• Exercise instructions: Quote the listing below in its entirety.

Object modeling scripts:
────

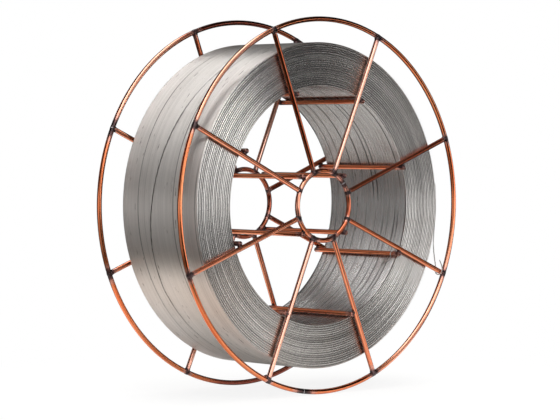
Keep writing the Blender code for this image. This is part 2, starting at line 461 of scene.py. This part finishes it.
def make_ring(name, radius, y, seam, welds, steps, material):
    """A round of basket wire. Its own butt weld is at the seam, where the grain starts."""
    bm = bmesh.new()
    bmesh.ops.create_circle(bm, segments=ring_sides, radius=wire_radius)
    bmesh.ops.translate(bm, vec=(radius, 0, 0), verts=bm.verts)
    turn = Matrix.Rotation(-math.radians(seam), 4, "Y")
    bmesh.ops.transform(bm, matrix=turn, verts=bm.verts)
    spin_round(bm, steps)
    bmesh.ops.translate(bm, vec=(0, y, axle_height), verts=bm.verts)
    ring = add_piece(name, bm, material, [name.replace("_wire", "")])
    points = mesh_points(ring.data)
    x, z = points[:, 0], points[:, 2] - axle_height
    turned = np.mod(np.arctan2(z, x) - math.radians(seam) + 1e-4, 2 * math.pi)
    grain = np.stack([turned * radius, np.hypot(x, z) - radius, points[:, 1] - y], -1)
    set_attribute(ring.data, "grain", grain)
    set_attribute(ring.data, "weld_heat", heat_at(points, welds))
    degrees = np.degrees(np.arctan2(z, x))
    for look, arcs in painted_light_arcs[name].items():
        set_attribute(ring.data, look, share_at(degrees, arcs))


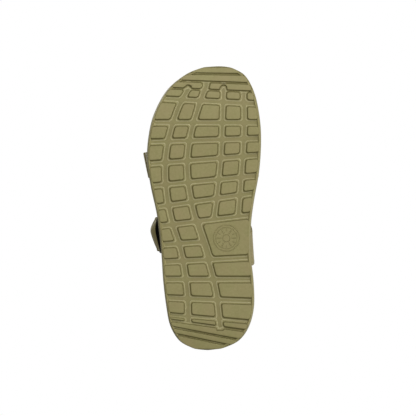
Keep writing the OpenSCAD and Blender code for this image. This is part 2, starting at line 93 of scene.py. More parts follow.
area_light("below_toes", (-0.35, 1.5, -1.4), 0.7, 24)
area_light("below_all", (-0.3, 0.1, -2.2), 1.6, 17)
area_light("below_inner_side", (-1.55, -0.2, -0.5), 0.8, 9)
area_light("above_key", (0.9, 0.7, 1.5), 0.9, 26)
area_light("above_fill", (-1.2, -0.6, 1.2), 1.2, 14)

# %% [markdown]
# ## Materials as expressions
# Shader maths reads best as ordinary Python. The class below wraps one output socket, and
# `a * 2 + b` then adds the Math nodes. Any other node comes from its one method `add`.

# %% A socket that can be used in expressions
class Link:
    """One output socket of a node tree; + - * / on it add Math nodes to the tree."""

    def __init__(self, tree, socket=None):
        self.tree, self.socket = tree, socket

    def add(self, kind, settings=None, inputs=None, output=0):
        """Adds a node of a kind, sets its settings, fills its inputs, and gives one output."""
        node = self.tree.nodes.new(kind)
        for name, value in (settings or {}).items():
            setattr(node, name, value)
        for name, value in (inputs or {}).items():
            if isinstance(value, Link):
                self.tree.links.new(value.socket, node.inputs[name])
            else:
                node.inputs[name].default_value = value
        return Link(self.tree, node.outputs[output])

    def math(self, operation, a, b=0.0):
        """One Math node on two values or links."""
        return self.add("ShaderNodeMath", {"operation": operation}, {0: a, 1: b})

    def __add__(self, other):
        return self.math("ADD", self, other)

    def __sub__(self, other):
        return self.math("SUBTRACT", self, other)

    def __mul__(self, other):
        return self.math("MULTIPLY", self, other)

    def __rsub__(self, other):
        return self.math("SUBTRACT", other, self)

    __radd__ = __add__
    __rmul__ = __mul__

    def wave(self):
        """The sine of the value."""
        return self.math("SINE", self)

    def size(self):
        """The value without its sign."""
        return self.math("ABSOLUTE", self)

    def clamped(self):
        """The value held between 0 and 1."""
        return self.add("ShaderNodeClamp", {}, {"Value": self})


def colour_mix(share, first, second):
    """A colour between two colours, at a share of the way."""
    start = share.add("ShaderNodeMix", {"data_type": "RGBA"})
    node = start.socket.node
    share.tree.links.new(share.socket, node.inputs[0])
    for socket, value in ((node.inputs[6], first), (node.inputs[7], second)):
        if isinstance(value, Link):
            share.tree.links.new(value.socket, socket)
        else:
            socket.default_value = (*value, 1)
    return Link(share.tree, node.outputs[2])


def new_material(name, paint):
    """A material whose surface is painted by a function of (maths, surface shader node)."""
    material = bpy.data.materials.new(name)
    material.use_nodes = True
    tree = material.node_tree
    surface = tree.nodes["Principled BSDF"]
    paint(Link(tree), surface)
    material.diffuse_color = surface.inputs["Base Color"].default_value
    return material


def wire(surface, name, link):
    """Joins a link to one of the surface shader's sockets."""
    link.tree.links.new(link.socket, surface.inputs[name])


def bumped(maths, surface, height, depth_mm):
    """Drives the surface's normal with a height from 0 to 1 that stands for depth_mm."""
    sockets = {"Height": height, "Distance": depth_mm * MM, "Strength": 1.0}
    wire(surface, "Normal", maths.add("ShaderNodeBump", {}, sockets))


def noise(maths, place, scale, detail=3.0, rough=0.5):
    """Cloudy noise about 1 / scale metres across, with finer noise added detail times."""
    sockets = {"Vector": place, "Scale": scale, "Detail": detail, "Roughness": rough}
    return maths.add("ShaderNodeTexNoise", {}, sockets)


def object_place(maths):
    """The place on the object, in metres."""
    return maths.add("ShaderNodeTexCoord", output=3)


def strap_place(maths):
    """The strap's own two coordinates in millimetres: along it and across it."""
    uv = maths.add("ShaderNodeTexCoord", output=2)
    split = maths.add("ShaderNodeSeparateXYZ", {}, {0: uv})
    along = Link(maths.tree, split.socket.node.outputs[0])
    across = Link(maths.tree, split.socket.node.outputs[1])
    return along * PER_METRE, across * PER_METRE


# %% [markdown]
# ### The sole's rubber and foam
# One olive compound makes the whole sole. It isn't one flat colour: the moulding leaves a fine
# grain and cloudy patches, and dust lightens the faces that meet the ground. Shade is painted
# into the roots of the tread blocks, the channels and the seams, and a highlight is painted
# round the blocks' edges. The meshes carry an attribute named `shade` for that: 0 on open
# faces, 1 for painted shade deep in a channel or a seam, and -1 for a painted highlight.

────

• Output:
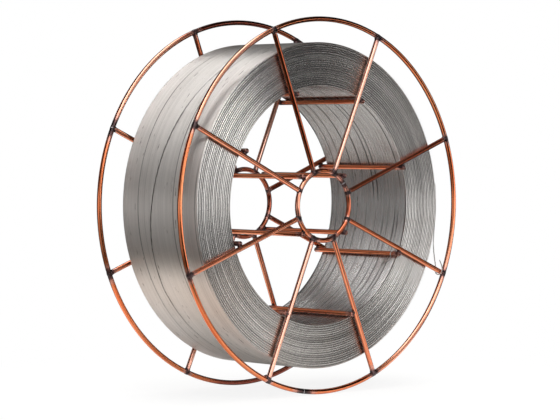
Keep writing the Blender code for this image. This is part 2, starting at line 461 of scene.py. This part finishes it.
def make_ring(name, radius, y, seam, welds, steps, material):
    """A round of basket wire. Its own butt weld is at the seam, where the grain starts."""
    bm = bmesh.new()
    bmesh.ops.create_circle(bm, segments=ring_sides, radius=wire_radius)
    bmesh.ops.translate(bm, vec=(radius, 0, 0), verts=bm.verts)
    turn = Matrix.Rotation(-math.radians(seam), 4, "Y")
    bmesh.ops.transform(bm, matrix=turn, verts=bm.verts)
    spin_round(bm, steps)
    bmesh.ops.translate(bm, vec=(0, y, axle_height), verts=bm.verts)
    ring = add_piece(name, bm, material, [name.replace("_wire", "")])
    points = mesh_points(ring.data)
    x, z = points[:, 0], points[:, 2] - axle_height
    turned = np.mod(np.arctan2(z, x) - math.radians(seam) + 1e-4, 2 * math.pi)
    grain = np.stack([turned * radius, np.hypot(x, z) - radius, points[:, 1] - y], -1)
    set_attribute(ring.data, "grain", grain)
    set_attribute(ring.data, "weld_heat", heat_at(points, welds))
    degrees = np.degrees(np.arctan2(z, x))
    for look, arcs in painted_light_arcs[name].items():
        set_attribute(ring.data, look, share_at(degrees, arcs))


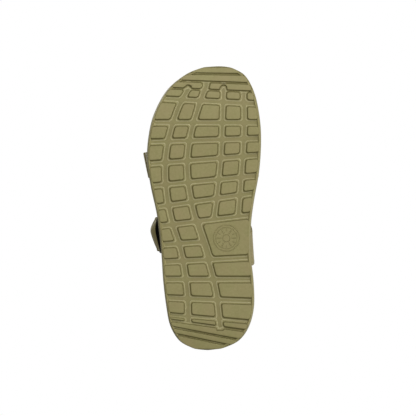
Keep writing the OpenSCAD and Blender code for this image. This is part 2, starting at line 93 of scene.py. More parts follow.
area_light("below_toes", (-0.35, 1.5, -1.4), 0.7, 24)
area_light("below_all", (-0.3, 0.1, -2.2), 1.6, 17)
area_light("below_inner_side", (-1.55, -0.2, -0.5), 0.8, 9)
area_light("above_key", (0.9, 0.7, 1.5), 0.9, 26)
area_light("above_fill", (-1.2, -0.6, 1.2), 1.2, 14)

# %% [markdown]
# ## Materials as expressions
# Shader maths reads best as ordinary Python. The class below wraps one output socket, and
# `a * 2 + b` then adds the Math nodes. Any other node comes from its one method `add`.

# %% A socket that can be used in expressions
class Link:
    """One output socket of a node tree; + - * / on it add Math nodes to the tree."""

    def __init__(self, tree, socket=None):
        self.tree, self.socket = tree, socket

    def add(self, kind, settings=None, inputs=None, output=0):
        """Adds a node of a kind, sets its settings, fills its inputs, and gives one output."""
        node = self.tree.nodes.new(kind)
        for name, value in (settings or {}).items():
            setattr(node, name, value)
        for name, value in (inputs or {}).items():
            if isinstance(value, Link):
                self.tree.links.new(value.socket, node.inputs[name])
            else:
                node.inputs[name].default_value = value
        return Link(self.tree, node.outputs[output])

    def math(self, operation, a, b=0.0):
        """One Math node on two values or links."""
        return self.add("ShaderNodeMath", {"operation": operation}, {0: a, 1: b})

    def __add__(self, other):
        return self.math("ADD", self, other)

    def __sub__(self, other):
        return self.math("SUBTRACT", self, other)

    def __mul__(self, other):
        return self.math("MULTIPLY", self, other)

    def __rsub__(self, other):
        return self.math("SUBTRACT", other, self)

    __radd__ = __add__
    __rmul__ = __mul__

    def wave(self):
        """The sine of the value."""
        return self.math("SINE", self)

    def size(self):
        """The value without its sign."""
        return self.math("ABSOLUTE", self)

    def clamped(self):
        """The value held between 0 and 1."""
        return self.add("ShaderNodeClamp", {}, {"Value": self})


def colour_mix(share, first, second):
    """A colour between two colours, at a share of the way."""
    start = share.add("ShaderNodeMix", {"data_type": "RGBA"})
    node = start.socket.node
    share.tree.links.new(share.socket, node.inputs[0])
    for socket, value in ((node.inputs[6], first), (node.inputs[7], second)):
        if isinstance(value, Link):
            share.tree.links.new(value.socket, socket)
        else:
            socket.default_value = (*value, 1)
    return Link(share.tree, node.outputs[2])


def new_material(name, paint):
    """A material whose surface is painted by a function of (maths, surface shader node)."""
    material = bpy.data.materials.new(name)
    material.use_nodes = True
    tree = material.node_tree
    surface = tree.nodes["Principled BSDF"]
    paint(Link(tree), surface)
    material.diffuse_color = surface.inputs["Base Color"].default_value
    return material


def wire(surface, name, link):
    """Joins a link to one of the surface shader's sockets."""
    link.tree.links.new(link.socket, surface.inputs[name])


def bumped(maths, surface, height, depth_mm):
    """Drives the surface's normal with a height from 0 to 1 that stands for depth_mm."""
    sockets = {"Height": height, "Distance": depth_mm * MM, "Strength": 1.0}
    wire(surface, "Normal", maths.add("ShaderNodeBump", {}, sockets))


def noise(maths, place, scale, detail=3.0, rough=0.5):
    """Cloudy noise about 1 / scale metres across, with finer noise added detail times."""
    sockets = {"Vector": place, "Scale": scale, "Detail": detail, "Roughness": rough}
    return maths.add("ShaderNodeTexNoise", {}, sockets)


def object_place(maths):
    """The place on the object, in metres."""
    return maths.add("ShaderNodeTexCoord", output=3)


def strap_place(maths):
    """The strap's own two coordinates in millimetres: along it and across it."""
    uv = maths.add("ShaderNodeTexCoord", output=2)
    split = maths.add("ShaderNodeSeparateXYZ", {}, {0: uv})
    along = Link(maths.tree, split.socket.node.outputs[0])
    across = Link(maths.tree, split.socket.node.outputs[1])
    return along * PER_METRE, across * PER_METRE


# %% [markdown]
# ### The sole's rubber and foam
# One olive compound makes the whole sole. It isn't one flat colour: the moulding leaves a fine
# grain and cloudy patches, and dust lightens the faces that meet the ground. Shade is painted
# into the roots of the tread blocks, the channels and the seams, and a highlight is painted
# round the blocks' edges. The meshes carry an attribute named `shade` for that: 0 on open
# faces, 1 for painted shade deep in a channel or a seam, and -1 for a painted highlight.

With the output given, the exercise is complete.